▸ **DO THIS**
Below are entries. Reproduce exactly the lines between the line holding "hide_parts(*nodes)" and the line holding "offAxis = Vector((0, -math.cos(leanAngle), math.sin(leanAngle)))", inclusive, and only those.

(Stored data entries)
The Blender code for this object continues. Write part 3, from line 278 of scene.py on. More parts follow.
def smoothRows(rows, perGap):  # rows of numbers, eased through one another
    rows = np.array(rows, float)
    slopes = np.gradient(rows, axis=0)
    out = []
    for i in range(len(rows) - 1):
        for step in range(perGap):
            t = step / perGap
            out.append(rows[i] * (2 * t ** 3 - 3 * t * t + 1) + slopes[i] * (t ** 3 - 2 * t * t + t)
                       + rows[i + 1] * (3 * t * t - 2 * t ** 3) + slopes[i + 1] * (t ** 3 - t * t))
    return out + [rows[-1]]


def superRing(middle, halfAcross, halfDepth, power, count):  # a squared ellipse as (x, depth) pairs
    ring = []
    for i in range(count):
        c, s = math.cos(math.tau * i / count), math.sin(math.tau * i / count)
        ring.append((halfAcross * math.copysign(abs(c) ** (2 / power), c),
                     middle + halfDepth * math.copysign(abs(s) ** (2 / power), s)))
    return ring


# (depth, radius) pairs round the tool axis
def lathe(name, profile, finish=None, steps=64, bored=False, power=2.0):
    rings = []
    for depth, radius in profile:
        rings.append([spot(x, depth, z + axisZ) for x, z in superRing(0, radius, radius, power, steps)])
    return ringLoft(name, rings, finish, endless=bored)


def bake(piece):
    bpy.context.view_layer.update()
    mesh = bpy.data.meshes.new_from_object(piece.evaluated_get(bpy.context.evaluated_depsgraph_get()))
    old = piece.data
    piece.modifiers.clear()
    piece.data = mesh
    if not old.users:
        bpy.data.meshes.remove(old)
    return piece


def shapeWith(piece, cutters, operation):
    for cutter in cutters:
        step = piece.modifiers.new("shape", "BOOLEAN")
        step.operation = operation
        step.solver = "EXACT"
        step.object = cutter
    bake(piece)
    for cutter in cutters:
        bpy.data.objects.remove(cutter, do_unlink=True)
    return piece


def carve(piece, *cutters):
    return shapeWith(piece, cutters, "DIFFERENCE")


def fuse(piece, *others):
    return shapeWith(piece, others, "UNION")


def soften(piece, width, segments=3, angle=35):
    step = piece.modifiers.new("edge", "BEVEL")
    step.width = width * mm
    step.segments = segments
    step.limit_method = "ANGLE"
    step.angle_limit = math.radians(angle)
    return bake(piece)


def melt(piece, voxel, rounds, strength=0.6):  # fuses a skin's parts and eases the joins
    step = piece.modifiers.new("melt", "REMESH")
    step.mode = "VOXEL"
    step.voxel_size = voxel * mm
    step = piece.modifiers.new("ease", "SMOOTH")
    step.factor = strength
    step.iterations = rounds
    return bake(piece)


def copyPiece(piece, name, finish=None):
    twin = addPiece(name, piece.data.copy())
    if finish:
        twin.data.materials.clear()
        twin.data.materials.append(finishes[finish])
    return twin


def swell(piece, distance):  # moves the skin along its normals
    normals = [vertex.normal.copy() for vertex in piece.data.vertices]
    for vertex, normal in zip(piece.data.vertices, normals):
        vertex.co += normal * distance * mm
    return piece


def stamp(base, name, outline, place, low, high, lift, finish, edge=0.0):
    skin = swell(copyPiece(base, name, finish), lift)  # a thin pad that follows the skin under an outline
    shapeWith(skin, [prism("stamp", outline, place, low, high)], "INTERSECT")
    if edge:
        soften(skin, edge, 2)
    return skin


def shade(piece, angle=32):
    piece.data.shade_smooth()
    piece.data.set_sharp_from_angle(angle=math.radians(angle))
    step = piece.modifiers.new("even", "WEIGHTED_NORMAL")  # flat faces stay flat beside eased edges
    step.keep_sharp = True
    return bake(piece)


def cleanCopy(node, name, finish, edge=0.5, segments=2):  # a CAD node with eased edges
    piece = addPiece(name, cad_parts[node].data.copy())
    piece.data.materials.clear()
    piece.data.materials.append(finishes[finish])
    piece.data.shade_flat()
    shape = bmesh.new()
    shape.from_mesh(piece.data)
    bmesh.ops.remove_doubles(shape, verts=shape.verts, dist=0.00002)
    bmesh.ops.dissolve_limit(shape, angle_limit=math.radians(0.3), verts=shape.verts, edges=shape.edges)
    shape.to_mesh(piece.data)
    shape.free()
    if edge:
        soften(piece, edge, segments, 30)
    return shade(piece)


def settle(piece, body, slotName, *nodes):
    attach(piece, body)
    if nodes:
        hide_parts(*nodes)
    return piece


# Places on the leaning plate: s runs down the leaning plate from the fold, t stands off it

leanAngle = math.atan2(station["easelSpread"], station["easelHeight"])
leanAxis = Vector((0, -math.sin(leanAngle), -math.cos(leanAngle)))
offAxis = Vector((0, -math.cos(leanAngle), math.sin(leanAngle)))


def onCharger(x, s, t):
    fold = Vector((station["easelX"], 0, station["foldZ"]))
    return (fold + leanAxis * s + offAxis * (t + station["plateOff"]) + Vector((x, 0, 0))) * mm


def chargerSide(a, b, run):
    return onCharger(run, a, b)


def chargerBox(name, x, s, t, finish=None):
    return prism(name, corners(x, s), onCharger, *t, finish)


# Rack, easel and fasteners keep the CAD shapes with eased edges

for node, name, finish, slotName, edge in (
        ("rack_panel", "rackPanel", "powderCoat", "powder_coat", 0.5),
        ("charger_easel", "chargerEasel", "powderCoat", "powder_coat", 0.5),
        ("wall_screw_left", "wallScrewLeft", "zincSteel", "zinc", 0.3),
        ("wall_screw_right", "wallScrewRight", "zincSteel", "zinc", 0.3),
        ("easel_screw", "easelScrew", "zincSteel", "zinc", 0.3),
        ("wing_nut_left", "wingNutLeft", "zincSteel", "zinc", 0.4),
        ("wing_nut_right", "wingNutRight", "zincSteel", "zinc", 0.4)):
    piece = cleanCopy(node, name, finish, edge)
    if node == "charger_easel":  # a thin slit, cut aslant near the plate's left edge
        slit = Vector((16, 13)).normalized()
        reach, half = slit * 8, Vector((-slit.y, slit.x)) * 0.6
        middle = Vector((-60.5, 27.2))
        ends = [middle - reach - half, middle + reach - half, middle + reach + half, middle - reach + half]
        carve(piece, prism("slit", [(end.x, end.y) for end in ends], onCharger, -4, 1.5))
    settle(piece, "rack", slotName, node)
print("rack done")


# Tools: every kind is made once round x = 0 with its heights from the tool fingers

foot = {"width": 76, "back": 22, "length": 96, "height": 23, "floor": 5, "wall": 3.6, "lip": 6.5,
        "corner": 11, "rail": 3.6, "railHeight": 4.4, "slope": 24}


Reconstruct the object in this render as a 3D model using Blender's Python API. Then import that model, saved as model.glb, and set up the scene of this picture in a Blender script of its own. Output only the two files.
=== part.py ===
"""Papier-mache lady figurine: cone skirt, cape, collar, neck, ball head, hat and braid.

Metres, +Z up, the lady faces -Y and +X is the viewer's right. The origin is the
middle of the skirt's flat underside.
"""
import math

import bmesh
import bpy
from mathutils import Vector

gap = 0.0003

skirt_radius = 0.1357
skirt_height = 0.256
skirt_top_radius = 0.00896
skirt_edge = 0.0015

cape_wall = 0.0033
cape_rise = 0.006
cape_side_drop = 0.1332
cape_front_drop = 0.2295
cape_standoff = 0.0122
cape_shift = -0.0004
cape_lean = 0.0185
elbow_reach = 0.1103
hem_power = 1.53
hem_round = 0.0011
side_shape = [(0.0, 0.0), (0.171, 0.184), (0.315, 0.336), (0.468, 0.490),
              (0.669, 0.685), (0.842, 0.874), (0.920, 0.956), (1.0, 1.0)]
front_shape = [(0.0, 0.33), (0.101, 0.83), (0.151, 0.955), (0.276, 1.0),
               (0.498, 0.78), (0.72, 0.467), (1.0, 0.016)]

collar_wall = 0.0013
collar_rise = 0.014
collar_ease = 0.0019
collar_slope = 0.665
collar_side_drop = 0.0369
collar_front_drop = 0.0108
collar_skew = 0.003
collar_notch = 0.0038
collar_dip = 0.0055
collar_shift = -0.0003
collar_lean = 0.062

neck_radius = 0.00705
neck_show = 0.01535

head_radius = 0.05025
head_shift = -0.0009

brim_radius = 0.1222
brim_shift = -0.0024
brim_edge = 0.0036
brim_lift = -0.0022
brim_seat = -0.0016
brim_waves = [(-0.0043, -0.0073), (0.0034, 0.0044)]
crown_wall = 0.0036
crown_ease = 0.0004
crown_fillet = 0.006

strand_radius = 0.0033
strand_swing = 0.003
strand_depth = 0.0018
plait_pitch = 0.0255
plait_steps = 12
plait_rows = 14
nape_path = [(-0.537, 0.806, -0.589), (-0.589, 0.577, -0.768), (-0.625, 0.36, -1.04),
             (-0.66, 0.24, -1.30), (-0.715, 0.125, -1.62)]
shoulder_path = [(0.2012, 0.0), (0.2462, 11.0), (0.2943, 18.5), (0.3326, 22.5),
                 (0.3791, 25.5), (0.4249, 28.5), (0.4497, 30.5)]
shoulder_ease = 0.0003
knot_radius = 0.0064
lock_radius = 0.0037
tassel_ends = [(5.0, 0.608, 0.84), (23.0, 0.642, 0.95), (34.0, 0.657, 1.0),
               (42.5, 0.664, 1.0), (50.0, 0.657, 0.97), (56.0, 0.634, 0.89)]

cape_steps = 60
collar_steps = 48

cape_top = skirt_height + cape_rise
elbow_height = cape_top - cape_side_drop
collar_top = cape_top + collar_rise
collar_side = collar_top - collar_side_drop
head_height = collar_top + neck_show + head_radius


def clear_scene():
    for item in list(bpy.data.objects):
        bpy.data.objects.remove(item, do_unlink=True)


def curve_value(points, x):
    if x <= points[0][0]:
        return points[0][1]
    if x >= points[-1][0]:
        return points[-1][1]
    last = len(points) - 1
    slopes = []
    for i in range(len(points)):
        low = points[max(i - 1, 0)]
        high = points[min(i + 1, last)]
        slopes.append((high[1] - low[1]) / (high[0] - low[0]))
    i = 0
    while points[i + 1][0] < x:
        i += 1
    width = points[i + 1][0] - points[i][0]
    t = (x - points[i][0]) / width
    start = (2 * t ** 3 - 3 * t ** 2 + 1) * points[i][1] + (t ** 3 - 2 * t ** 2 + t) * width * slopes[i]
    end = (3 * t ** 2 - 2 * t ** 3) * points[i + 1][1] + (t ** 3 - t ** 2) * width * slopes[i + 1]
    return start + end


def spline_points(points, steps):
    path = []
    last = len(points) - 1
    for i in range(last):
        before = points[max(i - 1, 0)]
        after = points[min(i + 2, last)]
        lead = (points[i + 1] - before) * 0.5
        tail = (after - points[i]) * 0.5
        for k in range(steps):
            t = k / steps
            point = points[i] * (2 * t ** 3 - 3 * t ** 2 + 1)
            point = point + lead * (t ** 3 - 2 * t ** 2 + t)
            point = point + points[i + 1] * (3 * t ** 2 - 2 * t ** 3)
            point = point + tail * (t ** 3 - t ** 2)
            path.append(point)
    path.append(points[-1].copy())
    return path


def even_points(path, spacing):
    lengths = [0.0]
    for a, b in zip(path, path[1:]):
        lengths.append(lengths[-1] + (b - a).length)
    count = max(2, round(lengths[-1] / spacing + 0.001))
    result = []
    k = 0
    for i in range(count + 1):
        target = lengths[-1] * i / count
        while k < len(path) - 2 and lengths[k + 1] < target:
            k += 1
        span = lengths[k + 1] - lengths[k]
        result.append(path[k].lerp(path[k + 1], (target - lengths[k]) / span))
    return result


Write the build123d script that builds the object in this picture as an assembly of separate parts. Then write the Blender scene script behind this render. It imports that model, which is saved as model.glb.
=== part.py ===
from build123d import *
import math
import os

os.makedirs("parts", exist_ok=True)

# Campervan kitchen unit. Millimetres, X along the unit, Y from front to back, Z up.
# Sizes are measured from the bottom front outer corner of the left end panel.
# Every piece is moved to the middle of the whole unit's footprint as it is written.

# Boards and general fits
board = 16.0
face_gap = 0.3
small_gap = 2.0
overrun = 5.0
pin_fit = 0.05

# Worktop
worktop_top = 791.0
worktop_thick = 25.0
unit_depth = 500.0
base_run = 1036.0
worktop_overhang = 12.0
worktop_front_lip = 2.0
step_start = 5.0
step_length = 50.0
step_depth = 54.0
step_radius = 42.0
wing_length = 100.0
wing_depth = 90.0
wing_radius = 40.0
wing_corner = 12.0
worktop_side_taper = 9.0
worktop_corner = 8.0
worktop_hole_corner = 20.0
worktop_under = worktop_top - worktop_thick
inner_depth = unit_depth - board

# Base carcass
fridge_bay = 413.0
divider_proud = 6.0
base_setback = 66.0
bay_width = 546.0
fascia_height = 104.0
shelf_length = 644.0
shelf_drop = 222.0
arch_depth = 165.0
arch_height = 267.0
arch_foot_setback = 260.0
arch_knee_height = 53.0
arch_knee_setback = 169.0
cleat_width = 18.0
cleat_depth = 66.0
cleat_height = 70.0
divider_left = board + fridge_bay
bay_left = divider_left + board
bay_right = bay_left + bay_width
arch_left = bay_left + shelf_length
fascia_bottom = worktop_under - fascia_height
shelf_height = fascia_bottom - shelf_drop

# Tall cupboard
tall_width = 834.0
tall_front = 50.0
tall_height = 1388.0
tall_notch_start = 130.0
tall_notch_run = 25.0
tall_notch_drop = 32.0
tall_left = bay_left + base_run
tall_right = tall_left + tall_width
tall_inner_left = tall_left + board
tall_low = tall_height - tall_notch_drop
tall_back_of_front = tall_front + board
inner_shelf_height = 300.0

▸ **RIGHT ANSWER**
        hide_parts(*nodes)
    return piece


# Places on the leaning plate: s runs down the leaning plate from the fold, t stands off it

leanAngle = math.atan2(station["easelSpread"], station["easelHeight"])
leanAxis = Vector((0, -math.sin(leanAngle), -math.cos(leanAngle)))
offAxis = Vector((0, -math.cos(leanAngle), math.sin(leanAngle)))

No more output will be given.